Etiquette is no longer limited to the confines of considering should a female manager stand to shake hands with a younger male associate? When attempting to maintain a professional identity in a virtual business space, etiquette defines one’s behaviour in dealing with the petty annoyances of the modern workplace with grace. Every situation seems to be new like what do you do when a colleague forgets to turn off his video during a zoom call as he gets up to stretch his legs or causes a sartorially immoral act of wearing his bermudas under his shirt tie and jacket? When people bellow into their cell phones? When your boss fails to respond to your e-mail? When a prospective employer doesn’t acknowledge receiving your résumé? The rules of work are changing.

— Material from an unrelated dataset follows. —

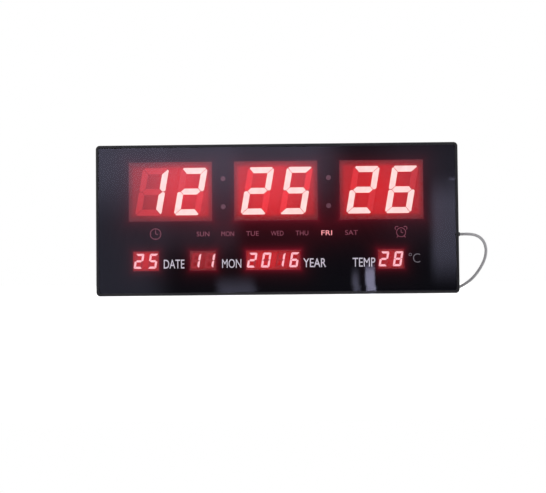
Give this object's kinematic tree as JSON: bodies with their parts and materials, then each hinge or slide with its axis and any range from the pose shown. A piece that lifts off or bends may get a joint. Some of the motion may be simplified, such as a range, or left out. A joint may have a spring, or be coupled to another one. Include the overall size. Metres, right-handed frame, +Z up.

It’s still about common sense

Does that mean that the basics of good manners are changing too? Emphatically not! In fact, business etiquette is still inspired by the common sense of being considerate, respectful, and honest with others whether it is to maintain a social distance or drastically reduce our haptics while interacting with masked people. Meeting etiquette has changed as we do business over virtual settings. Bosses and the HR heads are trying their best to learn how to announce a layoff in the most humane tone. Though when it comes to the best behaviour of reacting to being laid-off, the etiquette experts might differ. Even though we can all agree that flexibility is a part of the foundation of surviving in today’s uncertain world, there’s no real instruction manual for how to do so. Since we each have a different set of life circumstances, preferences, and needs, let us allow etiquette to lay out the rules of sensible living for each of us.

It can save us from the quotidian nuisances of a virtual life. Most important, it allows us to redraw the boundaries that define civility (even through a screen!) and ensure our own sanity. So, an erstwhile social sin of checking the e-mail while riding in an elevator, might be allowable in the current times of technically charged presence, as long as we remember to maintain personal dignity and to show respect for others by logging in for a Zoom meeting at least 15 minutes before schedule and please be on mute as much as one can to maintain a pleasant demeanour without invading others’ privacy; to be both attentive and discreet; and to combine honesty and tact.